Step 2: Verify Upstream Monitoring Tool Logs
Inspect logs from tools like Prometheus or AWS CloudWatch to confirm the alert was sent on time and without payload errors.
# Example: Checking Prometheus alertmanager logs grep "alert sent" /var/log/alertmanager.log | tail -n 20
Step 3: Review Routing Rule Performance
Evaluate complex escalation policies for inefficiencies.
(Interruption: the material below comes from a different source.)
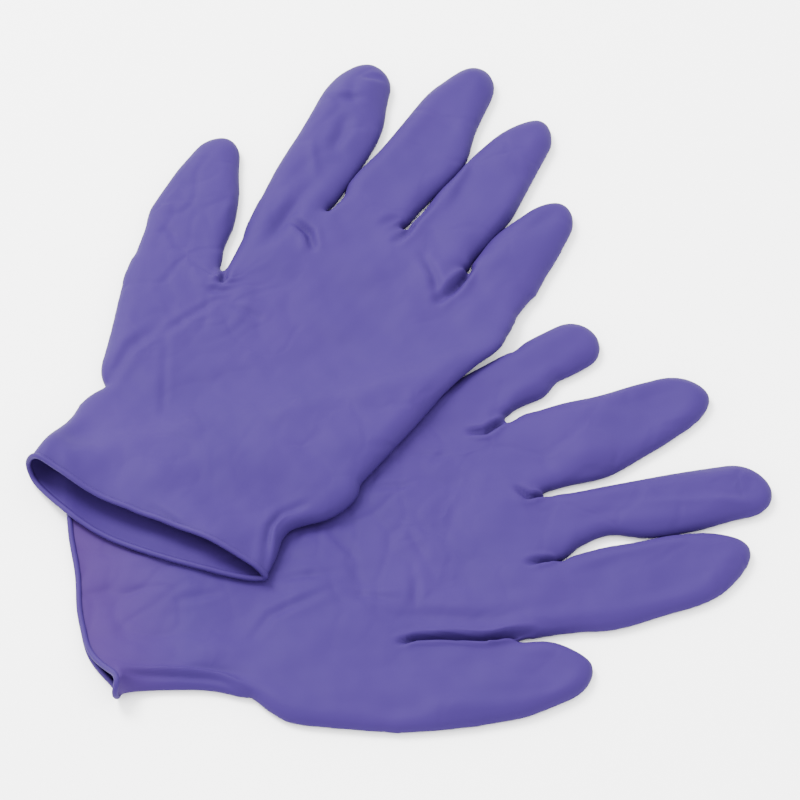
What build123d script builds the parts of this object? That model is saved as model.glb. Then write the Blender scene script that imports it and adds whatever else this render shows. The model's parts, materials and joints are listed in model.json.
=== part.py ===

Remove unused routing paths and simplify conditional logic to reduce processing time.
Step 4: Monitor External Notification Channels
Leverage VictorOps delivery reports and external provider status dashboards to correlate delays with SMS/email provider incidents.
Step 5: API Rate Limit Checks
Verify whether VictorOps or upstream APIs are hitting rate limits during incident storms, leading to dropped or delayed messages.
Common Pitfalls in Troubleshooting
- Assuming the issue is always within VictorOps—often the delay starts upstream.
- Ignoring provider-level outages that affect only certain notification types.
- Failing to test routing rules after changes in monitoring tool alert formats.
- Overlooking time zone mismatches in timestamp analysis.
Step-by-Step Fixes
1. Simplify Routing Rules
Reduce conditional nesting and consolidate escalation paths to improve processing efficiency.
2. Implement Heartbeat Alerts
Configure synthetic alerts to test the entire ingestion-to-delivery path periodically, ensuring early detection of delivery issues.
3. Add Redundant Notification Channels
Use multiple communication providers for SMS, email, and push notifications to minimize single points of failure.
4. Monitor API Quotas
Set up alerting for approaching API rate limits to prevent throttling during peak incident loads.
5. Validate Payload Consistency
Regularly test alert payloads from each integration to ensure compatibility with VictorOps parsing rules.
# Example: Curl test to VictorOps REST API curl -X POST https://alert.victorops.com/integrations/generic/20131114/alert/TEAM_KEY/alert -H "Content-Type: application/json" -d '{"message_type":"CRITICAL","entity_id":"test-123","state_message":"Test alert"}'
Best Practices for Long-Term Stability
- Automate testing of routing logic after every configuration change.
- Maintain a runbook documenting alert sources, routing rules, and notification providers.
- Integrate VictorOps metrics into centralized observability platforms for correlation with monitoring tool performance.
- Review and prune unused integrations quarterly.
- Simulate high-volume alert storms in staging to test system resilience.
Conclusion
Missed or delayed alerts in VictorOps are rarely caused by a single failure point—they often involve a chain of small inefficiencies or external provider issues. Senior DevOps teams can mitigate these risks by designing simpler routing architectures, implementing synthetic monitoring, and maintaining redundancy in notification channels. Over time, these practices ensure faster response times, higher reliability, and improved incident management performance.
FAQs
1. Can VictorOps delays be caused by my monitoring tool?
Yes. If the upstream tool delays sending an alert or sends an invalid payload, VictorOps processing may be affected.
2. How do I detect SMS provider outages?
Check VictorOps delivery logs and cross-reference with provider status pages or synthetic test alerts.
3. Do complex routing rules slow alert processing?
Yes. Highly nested conditions and unused branches can introduce milliseconds of processing delay, which add up under high load.
4. How often should I test integrations?
At least quarterly, or after any change to monitoring tool configurations or payload formats.
5. Is API rate limiting a common cause of missed alerts?
In high-volume environments, yes. Monitoring and managing API quota usage is essential to prevent throttling.